#### TASK INSTRUCTIONS
Give back exactly the lines from the one containing "Give this object's" through the end of the records, including both, and no others.

#### Data records

====

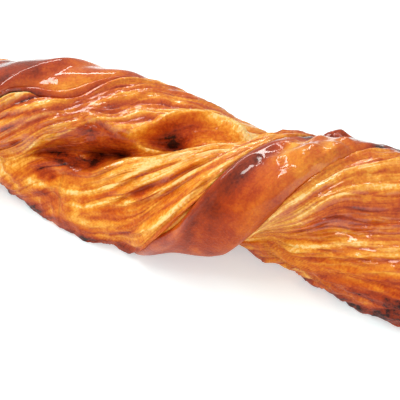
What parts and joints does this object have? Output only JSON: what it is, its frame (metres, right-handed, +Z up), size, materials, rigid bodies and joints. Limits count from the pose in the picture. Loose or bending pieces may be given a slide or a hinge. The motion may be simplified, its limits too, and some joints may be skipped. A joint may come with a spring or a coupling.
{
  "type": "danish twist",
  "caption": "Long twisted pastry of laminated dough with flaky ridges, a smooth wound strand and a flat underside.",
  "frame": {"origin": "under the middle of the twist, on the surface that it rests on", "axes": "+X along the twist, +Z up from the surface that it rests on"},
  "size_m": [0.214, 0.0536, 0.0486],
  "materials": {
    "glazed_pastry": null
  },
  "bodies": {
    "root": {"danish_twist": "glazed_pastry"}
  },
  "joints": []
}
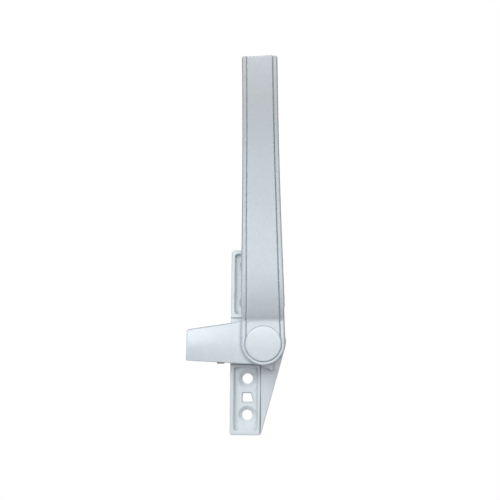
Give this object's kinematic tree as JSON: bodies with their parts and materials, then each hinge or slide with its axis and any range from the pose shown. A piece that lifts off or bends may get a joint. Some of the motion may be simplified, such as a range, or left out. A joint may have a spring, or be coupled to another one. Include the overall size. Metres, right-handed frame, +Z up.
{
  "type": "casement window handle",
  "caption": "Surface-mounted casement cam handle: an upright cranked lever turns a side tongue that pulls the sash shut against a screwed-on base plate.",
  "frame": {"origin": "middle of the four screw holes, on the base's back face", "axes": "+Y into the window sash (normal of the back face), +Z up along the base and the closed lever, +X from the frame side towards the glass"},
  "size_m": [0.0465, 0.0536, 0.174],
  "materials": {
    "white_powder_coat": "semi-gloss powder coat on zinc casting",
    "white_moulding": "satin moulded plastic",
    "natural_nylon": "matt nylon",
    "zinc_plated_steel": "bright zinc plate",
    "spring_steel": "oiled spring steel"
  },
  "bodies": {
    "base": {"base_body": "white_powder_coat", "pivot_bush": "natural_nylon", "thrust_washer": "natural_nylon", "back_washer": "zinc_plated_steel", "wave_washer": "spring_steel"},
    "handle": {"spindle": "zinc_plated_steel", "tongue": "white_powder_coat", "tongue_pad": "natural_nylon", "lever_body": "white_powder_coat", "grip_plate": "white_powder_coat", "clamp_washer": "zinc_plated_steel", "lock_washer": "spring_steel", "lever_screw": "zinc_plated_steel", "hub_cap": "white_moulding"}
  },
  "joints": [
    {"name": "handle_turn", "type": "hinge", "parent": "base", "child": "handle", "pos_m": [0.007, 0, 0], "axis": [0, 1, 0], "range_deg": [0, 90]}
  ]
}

====

#### WRITTEN SOLUTION
Give this object's kinematic tree as JSON: bodies with their parts and materials, then each hinge or slide with its axis and any range from the pose shown. A piece that lifts off or bends may get a joint. Some of the motion may be simplified, such as a range, or left out. A joint may have a spring, or be coupled to another one. Include the overall size. Metres, right-handed frame, +Z up.
{
  "type": "casement window handle",
  "caption": "Surface-mounted casement cam handle: an upright cranked lever turns a side tongue that pulls the sash shut against a screwed-on base plate.",
  "frame": {"origin": "middle of the four screw holes, on the base's back face", "axes": "+Y into the window sash (normal of the back face), +Z up along the base and the closed lever, +X from the frame side towards the glass"},
  "size_m": [0.0465, 0.0536, 0.174],
  "materials": {
    "white_powder_coat": "semi-gloss powder coat on zinc casting",
    "white_moulding": "satin moulded plastic",
    "natural_nylon": "matt nylon",
    "zinc_plated_steel": "bright zinc plate",
    "spring_steel": "oiled spring steel"
  },
  "bodies": {
    "base": {"base_body": "white_powder_coat", "pivot_bush": "natural_nylon", "thrust_washer": "natural_nylon", "back_washer": "zinc_plated_steel", "wave_washer": "spring_steel"},
    "handle": {"spindle": "zinc_plated_steel", "tongue": "white_powder_coat", "tongue_pad": "natural_nylon", "lever_body": "white_powder_coat", "grip_plate": "white_powder_coat", "clamp_washer": "zinc_plated_steel", "lock_washer": "spring_steel", "lever_screw": "zinc_plated_steel", "hub_cap": "white_moulding"}
  },
  "joints": [
    {"name": "handle_turn", "type": "hinge", "parent": "base", "child": "handle", "pos_m": [0.007, 0, 0], "axis": [0, 1, 0], "range_deg": [0, 90]}
  ]
}